>> BEGIN Given data

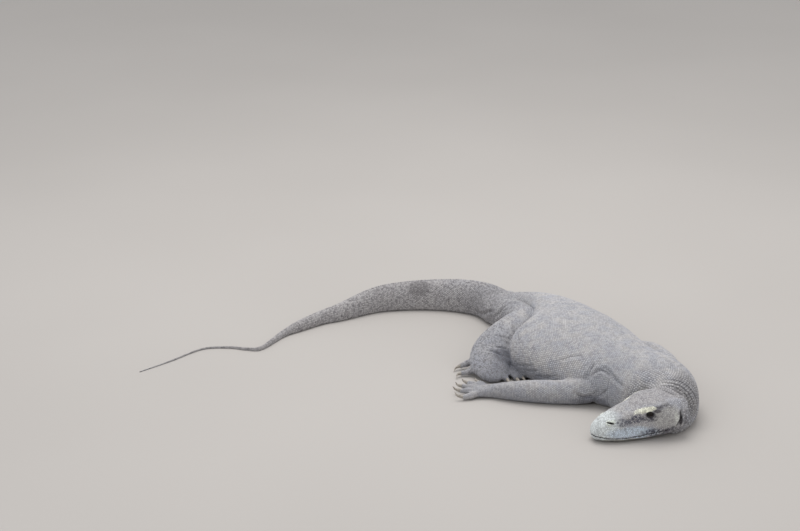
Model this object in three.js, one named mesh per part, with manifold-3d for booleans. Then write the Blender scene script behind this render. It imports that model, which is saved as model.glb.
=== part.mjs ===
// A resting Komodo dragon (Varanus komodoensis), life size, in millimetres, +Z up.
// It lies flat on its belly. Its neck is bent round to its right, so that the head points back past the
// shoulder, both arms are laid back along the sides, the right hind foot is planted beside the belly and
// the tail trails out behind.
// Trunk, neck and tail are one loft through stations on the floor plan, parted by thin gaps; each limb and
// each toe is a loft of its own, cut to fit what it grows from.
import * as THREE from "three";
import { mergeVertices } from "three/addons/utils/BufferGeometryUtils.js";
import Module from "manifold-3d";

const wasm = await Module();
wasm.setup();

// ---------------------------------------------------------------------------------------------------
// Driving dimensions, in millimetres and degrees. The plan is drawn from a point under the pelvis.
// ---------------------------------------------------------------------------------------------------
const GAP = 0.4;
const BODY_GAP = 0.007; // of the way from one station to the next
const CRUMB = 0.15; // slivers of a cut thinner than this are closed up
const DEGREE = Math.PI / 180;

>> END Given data
>> BEGIN Given data

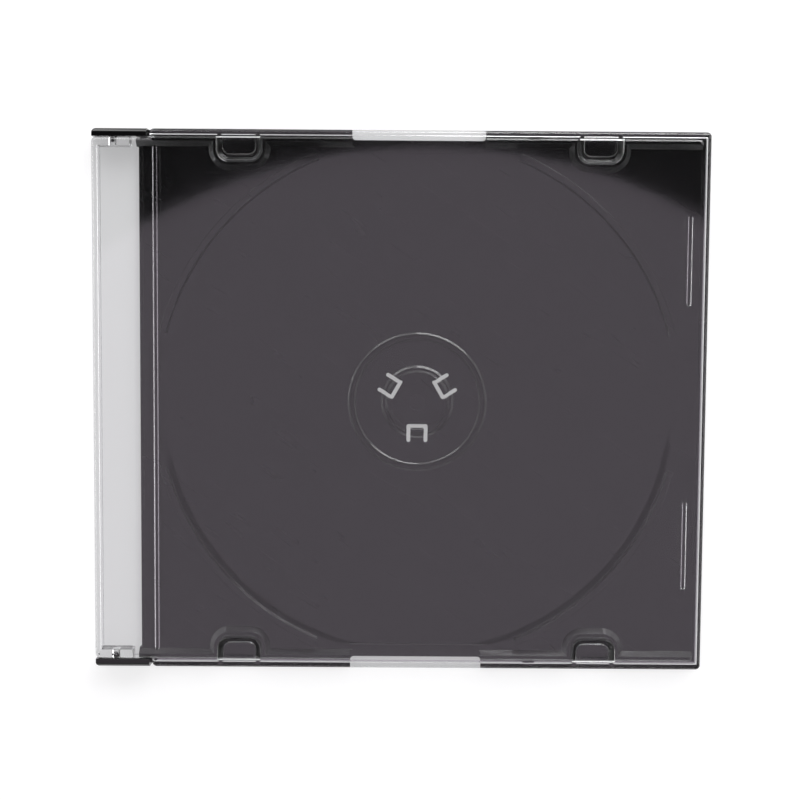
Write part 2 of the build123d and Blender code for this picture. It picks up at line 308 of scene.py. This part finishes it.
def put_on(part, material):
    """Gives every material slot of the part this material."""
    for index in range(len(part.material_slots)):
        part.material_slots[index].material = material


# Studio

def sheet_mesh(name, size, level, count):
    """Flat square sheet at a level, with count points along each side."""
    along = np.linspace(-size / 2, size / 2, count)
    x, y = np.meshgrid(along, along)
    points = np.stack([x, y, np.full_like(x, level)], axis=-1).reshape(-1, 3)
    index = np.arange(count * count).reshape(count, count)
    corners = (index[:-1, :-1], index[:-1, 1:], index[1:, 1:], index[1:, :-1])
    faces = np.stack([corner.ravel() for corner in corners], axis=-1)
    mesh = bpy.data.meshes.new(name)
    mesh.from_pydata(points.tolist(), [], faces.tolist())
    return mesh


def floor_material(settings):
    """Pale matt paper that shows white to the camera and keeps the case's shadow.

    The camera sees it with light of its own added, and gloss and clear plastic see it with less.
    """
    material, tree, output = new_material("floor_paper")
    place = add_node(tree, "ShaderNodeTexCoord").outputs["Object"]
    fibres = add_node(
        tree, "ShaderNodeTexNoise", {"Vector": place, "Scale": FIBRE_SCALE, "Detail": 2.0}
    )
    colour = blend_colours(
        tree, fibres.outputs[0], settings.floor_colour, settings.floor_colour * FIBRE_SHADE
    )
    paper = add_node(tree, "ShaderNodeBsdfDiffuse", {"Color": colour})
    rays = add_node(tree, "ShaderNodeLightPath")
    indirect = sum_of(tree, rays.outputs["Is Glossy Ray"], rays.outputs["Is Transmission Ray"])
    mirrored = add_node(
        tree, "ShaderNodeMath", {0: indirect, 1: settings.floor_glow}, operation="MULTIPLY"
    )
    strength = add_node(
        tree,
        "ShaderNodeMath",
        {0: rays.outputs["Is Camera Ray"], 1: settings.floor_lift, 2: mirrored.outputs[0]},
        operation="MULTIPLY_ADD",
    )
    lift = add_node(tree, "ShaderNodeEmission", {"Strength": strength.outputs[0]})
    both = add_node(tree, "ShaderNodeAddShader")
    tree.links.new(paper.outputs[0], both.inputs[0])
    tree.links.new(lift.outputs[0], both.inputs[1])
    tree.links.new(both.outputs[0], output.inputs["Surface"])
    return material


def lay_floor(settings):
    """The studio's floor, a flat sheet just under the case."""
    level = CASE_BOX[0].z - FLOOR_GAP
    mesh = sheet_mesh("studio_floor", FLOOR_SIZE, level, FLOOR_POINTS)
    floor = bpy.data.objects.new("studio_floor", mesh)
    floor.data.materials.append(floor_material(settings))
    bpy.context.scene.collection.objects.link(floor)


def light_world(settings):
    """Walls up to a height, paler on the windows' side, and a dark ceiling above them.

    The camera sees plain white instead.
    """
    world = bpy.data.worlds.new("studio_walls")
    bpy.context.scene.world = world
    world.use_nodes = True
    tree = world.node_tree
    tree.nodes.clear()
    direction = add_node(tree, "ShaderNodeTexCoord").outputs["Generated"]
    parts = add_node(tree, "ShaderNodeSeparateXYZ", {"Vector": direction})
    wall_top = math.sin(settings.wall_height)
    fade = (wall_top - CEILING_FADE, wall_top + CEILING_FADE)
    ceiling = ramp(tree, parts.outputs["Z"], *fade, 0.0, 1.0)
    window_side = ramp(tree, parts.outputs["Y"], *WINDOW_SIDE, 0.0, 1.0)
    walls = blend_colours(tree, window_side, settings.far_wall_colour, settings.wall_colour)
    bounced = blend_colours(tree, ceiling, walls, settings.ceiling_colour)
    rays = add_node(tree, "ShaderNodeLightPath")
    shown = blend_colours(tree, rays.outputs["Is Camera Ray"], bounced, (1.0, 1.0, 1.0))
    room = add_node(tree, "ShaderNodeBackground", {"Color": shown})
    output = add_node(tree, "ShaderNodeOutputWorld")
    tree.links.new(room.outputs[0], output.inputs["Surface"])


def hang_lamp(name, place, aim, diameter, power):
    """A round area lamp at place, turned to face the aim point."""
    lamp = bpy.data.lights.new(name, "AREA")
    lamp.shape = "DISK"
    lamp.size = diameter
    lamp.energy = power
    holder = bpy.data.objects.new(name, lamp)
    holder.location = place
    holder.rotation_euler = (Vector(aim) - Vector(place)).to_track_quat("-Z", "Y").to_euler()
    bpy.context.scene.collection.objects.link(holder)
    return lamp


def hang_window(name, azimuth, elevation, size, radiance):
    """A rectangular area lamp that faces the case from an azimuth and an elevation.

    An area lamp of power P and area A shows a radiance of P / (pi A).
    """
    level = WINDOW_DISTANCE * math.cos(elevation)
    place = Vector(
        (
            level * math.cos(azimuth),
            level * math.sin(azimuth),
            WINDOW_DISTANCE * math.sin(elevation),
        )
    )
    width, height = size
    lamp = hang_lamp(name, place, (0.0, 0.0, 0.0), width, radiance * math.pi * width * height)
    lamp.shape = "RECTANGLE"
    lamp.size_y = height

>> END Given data
>> BEGIN Given data

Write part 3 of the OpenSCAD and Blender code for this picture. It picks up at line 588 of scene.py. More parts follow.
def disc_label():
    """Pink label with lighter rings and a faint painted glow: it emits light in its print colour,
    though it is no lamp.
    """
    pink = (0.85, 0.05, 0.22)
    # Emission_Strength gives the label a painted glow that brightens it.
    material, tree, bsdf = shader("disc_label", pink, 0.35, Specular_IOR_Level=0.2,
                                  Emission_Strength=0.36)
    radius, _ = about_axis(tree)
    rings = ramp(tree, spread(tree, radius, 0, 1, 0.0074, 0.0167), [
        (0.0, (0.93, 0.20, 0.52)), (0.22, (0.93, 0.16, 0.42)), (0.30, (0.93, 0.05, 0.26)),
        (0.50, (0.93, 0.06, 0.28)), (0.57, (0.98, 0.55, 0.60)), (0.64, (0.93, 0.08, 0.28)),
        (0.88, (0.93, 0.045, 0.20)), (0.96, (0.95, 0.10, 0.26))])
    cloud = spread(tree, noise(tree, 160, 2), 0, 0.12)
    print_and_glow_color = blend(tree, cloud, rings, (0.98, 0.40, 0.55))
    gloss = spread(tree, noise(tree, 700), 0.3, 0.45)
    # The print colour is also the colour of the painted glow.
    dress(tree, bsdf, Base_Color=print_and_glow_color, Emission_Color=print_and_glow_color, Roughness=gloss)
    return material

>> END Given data

- [Task]:
Transcribe, exactly and exclusively, the run of lines that opens with the line bearing "Model this object" and closes with the line bearing "const DEGREE = Math.PI / 180;".

- [Exercise solution]:
Model this object in three.js, one named mesh per part, with manifold-3d for booleans. Then write the Blender scene script behind this render. It imports that model, which is saved as model.glb.
=== part.mjs ===
// A resting Komodo dragon (Varanus komodoensis), life size, in millimetres, +Z up.
// It lies flat on its belly. Its neck is bent round to its right, so that the head points back past the
// shoulder, both arms are laid back along the sides, the right hind foot is planted beside the belly and
// the tail trails out behind.
// Trunk, neck and tail are one loft through stations on the floor plan, parted by thin gaps; each limb and
// each toe is a loft of its own, cut to fit what it grows from.
import * as THREE from "three";
import { mergeVertices } from "three/addons/utils/BufferGeometryUtils.js";
import Module from "manifold-3d";

const wasm = await Module();
wasm.setup();

// ---------------------------------------------------------------------------------------------------
// Driving dimensions, in millimetres and degrees. The plan is drawn from a point under the pelvis.
// ---------------------------------------------------------------------------------------------------
const GAP = 0.4;
const BODY_GAP = 0.007; // of the way from one station to the next
const CRUMB = 0.15; // slivers of a cut thinner than this are closed up
const DEGREE = Math.PI / 180;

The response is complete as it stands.